§ **WORK TO DO**:
Reproduce exactly the lines below from the one containing "make_handle()" through the one containing "scene = bpy.context.scene", including both, and nothing else.

— Begin SUPPLIED RECORDS —

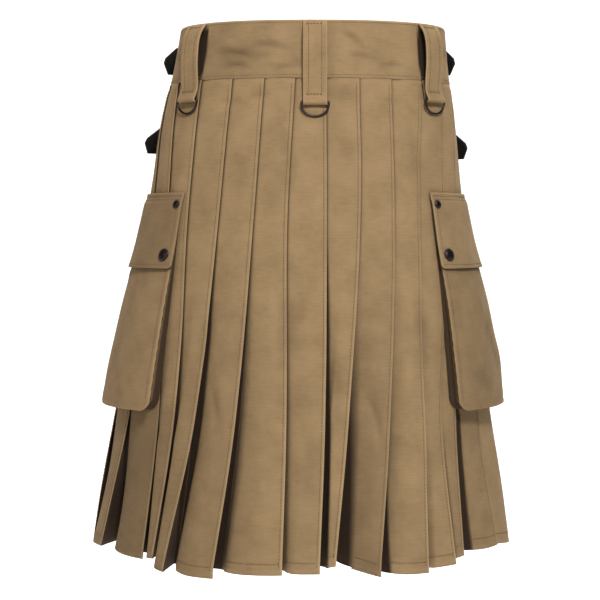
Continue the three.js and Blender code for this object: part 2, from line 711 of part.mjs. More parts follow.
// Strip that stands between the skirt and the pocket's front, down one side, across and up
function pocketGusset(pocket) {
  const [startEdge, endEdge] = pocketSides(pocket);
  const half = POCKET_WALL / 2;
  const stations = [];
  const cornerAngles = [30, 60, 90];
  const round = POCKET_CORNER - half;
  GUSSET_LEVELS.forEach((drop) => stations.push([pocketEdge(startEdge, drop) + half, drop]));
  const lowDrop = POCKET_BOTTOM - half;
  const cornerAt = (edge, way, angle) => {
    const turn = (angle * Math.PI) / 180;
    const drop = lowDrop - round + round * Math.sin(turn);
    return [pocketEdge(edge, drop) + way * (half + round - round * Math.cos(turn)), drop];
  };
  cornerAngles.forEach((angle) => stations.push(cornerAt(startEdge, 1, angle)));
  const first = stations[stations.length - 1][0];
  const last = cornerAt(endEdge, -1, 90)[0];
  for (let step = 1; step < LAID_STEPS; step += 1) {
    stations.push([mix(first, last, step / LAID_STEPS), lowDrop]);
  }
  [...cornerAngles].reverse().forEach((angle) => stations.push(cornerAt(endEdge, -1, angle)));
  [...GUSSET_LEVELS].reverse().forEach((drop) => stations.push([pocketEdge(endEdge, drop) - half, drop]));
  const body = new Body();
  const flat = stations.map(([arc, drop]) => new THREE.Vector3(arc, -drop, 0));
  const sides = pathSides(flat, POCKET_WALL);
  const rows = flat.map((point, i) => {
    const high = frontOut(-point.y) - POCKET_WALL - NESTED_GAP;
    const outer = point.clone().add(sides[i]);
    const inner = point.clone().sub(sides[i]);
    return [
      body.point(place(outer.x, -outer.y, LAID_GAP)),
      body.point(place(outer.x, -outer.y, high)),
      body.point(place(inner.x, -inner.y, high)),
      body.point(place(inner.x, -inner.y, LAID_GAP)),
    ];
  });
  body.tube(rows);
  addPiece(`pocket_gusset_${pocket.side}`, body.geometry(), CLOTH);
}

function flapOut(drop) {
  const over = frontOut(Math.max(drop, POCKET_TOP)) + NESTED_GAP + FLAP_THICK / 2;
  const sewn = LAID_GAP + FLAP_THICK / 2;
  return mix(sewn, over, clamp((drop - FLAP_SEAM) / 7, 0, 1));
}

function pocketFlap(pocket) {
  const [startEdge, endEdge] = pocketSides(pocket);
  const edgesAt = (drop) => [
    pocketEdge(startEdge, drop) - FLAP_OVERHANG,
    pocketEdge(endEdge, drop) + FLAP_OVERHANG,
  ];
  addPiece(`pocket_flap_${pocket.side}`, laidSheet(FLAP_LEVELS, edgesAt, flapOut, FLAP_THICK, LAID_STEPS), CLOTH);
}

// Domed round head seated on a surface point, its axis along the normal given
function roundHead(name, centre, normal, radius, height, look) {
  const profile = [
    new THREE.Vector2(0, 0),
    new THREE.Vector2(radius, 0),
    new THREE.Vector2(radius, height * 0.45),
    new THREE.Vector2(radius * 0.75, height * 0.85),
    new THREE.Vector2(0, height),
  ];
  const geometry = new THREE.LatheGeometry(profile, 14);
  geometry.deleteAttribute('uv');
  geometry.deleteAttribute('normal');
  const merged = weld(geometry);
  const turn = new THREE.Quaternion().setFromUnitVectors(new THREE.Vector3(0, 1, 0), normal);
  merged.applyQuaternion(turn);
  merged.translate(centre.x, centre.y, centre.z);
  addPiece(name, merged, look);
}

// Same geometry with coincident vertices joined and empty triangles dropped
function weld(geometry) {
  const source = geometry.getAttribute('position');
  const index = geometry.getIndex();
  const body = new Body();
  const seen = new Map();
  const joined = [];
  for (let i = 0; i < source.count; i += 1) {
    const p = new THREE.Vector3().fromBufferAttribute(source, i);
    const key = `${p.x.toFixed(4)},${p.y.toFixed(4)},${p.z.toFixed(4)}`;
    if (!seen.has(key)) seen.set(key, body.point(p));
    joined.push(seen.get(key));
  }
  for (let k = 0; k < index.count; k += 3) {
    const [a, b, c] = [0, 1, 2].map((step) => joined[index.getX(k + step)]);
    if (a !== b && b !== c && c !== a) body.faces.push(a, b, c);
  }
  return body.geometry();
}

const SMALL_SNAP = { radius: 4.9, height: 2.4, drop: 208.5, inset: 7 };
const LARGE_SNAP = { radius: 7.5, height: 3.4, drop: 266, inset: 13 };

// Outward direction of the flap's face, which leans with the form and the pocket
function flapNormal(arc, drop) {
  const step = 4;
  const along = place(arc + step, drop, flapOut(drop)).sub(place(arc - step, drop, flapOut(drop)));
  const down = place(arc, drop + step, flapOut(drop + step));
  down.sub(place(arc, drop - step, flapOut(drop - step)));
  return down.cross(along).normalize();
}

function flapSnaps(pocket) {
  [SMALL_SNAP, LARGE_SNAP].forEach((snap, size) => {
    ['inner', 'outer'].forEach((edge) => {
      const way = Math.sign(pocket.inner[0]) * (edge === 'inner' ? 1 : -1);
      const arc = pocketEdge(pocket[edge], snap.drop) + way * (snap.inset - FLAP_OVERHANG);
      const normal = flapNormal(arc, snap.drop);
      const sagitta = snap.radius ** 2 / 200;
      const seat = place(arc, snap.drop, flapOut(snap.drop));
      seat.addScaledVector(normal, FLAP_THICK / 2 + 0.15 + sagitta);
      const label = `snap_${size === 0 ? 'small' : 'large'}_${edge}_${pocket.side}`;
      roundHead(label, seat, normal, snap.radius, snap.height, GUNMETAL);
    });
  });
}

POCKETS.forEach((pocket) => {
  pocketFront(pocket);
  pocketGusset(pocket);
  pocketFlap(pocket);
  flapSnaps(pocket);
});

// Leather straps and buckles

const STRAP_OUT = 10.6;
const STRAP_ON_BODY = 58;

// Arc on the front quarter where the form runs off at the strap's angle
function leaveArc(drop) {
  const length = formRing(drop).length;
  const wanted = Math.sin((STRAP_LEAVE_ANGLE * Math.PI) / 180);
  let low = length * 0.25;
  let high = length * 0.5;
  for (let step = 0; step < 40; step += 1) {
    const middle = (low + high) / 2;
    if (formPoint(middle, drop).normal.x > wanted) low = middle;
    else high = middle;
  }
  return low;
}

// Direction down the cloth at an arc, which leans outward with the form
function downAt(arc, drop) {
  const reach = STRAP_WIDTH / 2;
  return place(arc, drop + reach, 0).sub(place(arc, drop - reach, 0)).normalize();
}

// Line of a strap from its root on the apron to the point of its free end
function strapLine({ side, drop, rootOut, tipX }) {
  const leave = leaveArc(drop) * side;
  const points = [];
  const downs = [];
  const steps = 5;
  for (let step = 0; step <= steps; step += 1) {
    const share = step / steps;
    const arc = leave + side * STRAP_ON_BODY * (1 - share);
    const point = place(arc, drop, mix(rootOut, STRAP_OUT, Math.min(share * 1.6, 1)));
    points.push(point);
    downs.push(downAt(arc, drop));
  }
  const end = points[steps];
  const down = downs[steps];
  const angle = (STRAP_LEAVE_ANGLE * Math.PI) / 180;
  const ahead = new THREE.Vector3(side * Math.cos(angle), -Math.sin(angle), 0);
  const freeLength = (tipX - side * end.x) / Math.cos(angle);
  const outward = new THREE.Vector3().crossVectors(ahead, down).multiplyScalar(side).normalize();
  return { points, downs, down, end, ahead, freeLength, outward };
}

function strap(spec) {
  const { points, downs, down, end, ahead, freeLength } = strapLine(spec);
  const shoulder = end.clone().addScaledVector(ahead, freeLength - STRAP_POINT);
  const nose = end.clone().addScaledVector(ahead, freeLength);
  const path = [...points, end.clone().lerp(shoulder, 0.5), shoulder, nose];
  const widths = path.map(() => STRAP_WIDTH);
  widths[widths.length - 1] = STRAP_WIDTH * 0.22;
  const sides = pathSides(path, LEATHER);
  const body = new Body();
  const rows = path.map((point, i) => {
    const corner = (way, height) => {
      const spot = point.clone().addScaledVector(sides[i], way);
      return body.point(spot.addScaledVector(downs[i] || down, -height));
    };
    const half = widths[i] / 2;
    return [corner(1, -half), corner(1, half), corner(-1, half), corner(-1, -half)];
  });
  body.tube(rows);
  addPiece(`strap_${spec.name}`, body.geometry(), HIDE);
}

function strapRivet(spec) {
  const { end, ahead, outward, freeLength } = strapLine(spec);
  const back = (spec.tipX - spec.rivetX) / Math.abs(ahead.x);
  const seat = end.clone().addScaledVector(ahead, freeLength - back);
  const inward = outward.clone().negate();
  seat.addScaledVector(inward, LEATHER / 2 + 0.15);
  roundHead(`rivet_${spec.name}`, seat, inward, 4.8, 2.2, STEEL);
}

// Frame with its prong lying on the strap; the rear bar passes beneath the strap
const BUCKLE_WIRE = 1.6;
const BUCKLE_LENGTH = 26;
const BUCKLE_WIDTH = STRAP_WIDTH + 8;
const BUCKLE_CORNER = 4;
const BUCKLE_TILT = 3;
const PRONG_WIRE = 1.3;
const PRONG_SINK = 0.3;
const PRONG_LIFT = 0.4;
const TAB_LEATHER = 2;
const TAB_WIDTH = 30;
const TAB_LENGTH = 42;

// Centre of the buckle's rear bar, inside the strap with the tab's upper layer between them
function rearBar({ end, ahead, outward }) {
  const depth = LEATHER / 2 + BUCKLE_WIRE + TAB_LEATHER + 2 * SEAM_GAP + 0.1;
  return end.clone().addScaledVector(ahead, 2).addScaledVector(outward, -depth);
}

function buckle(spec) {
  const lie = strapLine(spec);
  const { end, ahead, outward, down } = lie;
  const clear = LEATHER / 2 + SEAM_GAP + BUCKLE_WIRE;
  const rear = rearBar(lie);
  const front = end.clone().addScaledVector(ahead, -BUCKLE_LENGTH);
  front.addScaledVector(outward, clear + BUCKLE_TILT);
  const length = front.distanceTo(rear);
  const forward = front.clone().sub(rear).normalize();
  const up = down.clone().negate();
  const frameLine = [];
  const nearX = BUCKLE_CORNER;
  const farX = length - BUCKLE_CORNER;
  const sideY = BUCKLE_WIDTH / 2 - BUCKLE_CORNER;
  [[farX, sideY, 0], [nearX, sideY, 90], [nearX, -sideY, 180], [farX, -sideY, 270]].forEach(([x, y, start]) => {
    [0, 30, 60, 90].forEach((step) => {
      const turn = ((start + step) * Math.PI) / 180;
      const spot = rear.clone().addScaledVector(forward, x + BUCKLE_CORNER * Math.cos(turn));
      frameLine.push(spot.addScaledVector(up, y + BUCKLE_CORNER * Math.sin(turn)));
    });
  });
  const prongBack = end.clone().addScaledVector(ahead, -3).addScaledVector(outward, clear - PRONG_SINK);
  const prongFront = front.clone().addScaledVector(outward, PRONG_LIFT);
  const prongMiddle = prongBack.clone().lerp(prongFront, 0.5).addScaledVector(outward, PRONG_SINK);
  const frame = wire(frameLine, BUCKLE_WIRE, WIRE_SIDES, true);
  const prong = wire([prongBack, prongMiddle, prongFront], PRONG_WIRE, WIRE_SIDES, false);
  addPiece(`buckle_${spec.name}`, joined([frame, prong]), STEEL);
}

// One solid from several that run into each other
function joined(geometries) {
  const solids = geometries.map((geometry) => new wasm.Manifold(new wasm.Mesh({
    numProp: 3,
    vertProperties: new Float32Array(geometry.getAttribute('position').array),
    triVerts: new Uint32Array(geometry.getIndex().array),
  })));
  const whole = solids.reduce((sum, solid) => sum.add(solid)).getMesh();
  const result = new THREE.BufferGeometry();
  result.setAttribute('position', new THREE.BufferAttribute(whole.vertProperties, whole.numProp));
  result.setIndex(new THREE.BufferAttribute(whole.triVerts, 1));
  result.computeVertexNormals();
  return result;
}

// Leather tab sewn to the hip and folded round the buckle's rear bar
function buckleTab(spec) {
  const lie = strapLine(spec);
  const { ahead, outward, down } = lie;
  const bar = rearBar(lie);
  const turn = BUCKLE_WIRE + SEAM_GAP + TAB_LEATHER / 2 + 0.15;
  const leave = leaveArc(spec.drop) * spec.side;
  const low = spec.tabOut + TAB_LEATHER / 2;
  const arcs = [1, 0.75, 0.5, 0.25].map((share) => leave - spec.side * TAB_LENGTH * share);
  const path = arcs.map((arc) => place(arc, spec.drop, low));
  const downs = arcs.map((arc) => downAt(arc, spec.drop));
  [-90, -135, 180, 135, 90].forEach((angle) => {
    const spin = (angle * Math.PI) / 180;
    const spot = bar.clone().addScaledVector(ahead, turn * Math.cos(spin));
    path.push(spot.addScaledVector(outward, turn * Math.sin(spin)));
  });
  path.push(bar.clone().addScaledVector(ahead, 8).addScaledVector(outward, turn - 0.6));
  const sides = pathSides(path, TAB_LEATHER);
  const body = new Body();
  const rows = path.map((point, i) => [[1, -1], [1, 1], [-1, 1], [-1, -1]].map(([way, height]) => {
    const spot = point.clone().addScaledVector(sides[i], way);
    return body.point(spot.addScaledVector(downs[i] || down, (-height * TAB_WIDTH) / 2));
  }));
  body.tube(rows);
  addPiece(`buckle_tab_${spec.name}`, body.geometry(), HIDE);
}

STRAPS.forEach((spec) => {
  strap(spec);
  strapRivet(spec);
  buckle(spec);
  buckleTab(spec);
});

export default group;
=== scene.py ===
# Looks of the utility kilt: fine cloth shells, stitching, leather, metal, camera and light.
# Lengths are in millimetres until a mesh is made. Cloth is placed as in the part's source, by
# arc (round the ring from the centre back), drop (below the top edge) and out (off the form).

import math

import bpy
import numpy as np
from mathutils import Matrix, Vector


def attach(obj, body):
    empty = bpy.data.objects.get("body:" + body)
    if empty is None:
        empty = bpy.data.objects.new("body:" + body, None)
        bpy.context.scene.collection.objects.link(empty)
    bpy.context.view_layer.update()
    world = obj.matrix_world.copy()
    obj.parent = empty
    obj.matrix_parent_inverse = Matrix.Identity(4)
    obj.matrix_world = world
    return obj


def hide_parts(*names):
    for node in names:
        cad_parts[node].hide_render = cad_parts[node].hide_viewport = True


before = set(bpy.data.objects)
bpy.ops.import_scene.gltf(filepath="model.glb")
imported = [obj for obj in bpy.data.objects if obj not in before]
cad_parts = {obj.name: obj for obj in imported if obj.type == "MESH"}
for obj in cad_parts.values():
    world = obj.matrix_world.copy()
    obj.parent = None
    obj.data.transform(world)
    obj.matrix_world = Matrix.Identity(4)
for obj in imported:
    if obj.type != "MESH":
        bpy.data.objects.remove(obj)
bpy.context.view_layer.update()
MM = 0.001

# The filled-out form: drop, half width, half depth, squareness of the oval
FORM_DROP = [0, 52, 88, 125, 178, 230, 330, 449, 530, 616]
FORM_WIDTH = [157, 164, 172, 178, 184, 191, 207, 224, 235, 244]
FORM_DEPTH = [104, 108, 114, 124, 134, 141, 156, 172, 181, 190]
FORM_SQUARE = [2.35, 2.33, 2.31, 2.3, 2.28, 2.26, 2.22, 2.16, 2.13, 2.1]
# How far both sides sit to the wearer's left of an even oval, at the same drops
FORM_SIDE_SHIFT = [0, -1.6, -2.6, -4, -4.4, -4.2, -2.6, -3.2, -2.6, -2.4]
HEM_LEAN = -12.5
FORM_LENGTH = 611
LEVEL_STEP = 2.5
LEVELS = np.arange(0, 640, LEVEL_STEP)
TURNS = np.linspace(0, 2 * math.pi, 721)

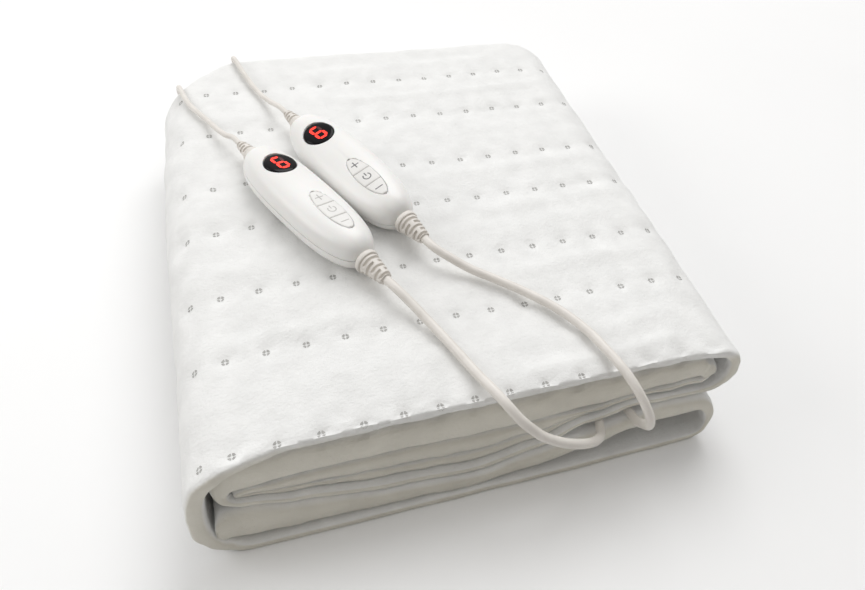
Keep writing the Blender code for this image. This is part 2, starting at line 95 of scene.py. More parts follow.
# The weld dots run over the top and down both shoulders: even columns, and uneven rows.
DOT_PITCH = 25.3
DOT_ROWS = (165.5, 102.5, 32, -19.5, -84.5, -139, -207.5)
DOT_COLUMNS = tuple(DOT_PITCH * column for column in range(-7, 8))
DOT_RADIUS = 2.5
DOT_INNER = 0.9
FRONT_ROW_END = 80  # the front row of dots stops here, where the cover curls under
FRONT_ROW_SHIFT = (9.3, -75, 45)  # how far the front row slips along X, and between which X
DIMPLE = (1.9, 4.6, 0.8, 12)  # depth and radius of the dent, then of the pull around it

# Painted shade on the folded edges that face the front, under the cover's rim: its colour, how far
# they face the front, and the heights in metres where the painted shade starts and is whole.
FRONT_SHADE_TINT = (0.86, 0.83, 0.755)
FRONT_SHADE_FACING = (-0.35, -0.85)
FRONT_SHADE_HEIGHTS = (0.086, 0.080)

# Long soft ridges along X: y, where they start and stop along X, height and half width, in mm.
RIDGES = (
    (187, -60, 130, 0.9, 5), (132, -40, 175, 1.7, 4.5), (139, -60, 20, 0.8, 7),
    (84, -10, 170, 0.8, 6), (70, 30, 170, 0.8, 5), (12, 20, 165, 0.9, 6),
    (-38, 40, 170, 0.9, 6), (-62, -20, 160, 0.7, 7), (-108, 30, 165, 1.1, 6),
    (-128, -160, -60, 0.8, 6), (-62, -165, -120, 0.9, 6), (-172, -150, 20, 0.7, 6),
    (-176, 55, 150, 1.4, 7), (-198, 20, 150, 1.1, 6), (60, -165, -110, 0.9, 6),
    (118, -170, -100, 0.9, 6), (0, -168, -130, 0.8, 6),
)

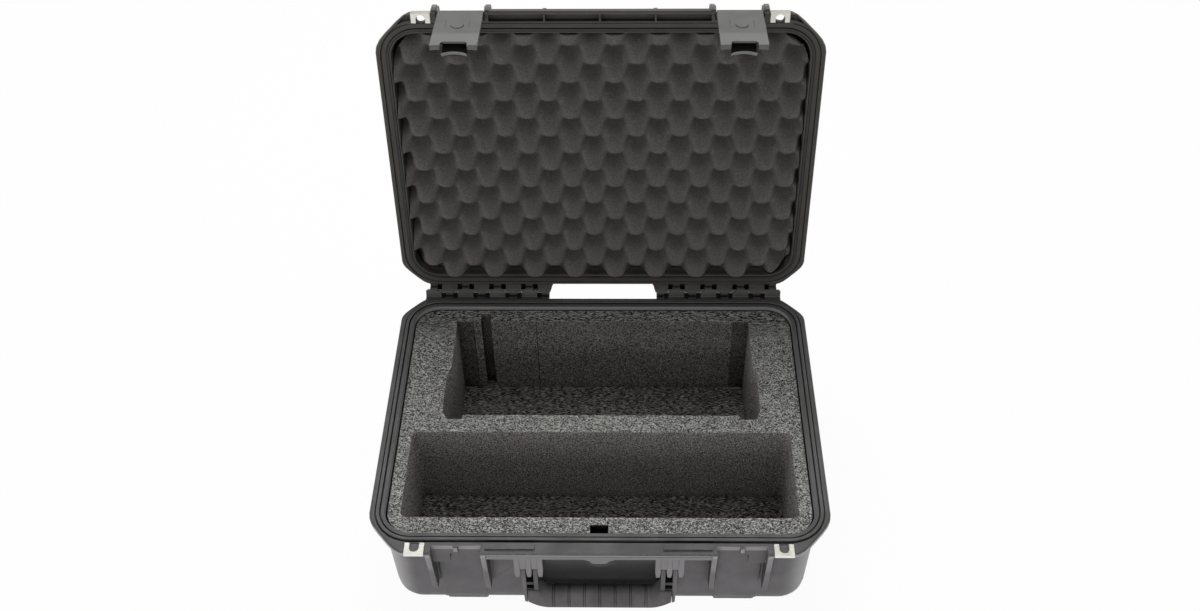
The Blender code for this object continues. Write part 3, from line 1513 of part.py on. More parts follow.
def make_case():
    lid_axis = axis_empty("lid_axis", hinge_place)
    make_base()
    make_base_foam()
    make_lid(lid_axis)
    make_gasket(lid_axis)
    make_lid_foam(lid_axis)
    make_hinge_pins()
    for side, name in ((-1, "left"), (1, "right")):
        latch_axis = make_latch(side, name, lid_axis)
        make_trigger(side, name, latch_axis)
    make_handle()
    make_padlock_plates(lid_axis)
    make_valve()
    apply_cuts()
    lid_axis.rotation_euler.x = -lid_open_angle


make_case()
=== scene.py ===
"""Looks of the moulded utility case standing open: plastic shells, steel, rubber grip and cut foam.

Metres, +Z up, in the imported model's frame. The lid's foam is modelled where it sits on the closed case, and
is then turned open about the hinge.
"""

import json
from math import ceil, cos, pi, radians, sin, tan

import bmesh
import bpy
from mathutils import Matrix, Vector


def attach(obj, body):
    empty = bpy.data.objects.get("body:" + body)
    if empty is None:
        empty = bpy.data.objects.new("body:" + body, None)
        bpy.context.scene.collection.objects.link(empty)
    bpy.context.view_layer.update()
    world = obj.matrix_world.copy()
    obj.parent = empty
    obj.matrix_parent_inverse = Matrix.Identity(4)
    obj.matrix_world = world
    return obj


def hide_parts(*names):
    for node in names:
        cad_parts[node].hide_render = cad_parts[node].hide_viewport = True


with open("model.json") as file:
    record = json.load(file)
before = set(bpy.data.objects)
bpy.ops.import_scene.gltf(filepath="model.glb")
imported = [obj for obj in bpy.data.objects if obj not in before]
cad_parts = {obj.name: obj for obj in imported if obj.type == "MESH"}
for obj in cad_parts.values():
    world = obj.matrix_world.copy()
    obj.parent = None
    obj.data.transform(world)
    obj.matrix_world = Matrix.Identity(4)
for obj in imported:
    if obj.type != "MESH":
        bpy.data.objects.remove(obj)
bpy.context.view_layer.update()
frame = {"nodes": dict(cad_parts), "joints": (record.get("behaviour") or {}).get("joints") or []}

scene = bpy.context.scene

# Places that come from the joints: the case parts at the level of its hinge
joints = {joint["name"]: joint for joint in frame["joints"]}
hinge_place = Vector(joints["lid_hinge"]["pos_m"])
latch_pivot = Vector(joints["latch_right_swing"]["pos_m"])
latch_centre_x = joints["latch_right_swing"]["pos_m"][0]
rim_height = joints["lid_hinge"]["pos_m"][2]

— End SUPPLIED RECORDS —

§ **OUTPUT**:
    make_handle()
    make_padlock_plates(lid_axis)
    make_valve()
    apply_cuts()
    lid_axis.rotation_euler.x = -lid_open_angle


make_case()
=== scene.py ===
"""Looks of the moulded utility case standing open: plastic shells, steel, rubber grip and cut foam.

Metres, +Z up, in the imported model's frame. The lid's foam is modelled where it sits on the closed case, and
is then turned open about the hinge.
"""

import json
from math import ceil, cos, pi, radians, sin, tan

import bmesh
import bpy
from mathutils import Matrix, Vector


def attach(obj, body):
    empty = bpy.data.objects.get("body:" + body)
    if empty is None:
        empty = bpy.data.objects.new("body:" + body, None)
        bpy.context.scene.collection.objects.link(empty)
    bpy.context.view_layer.update()
    world = obj.matrix_world.copy()
    obj.parent = empty
    obj.matrix_parent_inverse = Matrix.Identity(4)
    obj.matrix_world = world
    return obj


def hide_parts(*names):
    for node in names:
        cad_parts[node].hide_render = cad_parts[node].hide_viewport = True


with open("model.json") as file:
    record = json.load(file)
before = set(bpy.data.objects)
bpy.ops.import_scene.gltf(filepath="model.glb")
imported = [obj for obj in bpy.data.objects if obj not in before]
cad_parts = {obj.name: obj for obj in imported if obj.type == "MESH"}
for obj in cad_parts.values():
    world = obj.matrix_world.copy()
    obj.parent = None
    obj.data.transform(world)
    obj.matrix_world = Matrix.Identity(4)
for obj in imported:
    if obj.type != "MESH":
        bpy.data.objects.remove(obj)
bpy.context.view_layer.update()
frame = {"nodes": dict(cad_parts), "joints": (record.get("behaviour") or {}).get("joints") or []}

scene = bpy.context.scene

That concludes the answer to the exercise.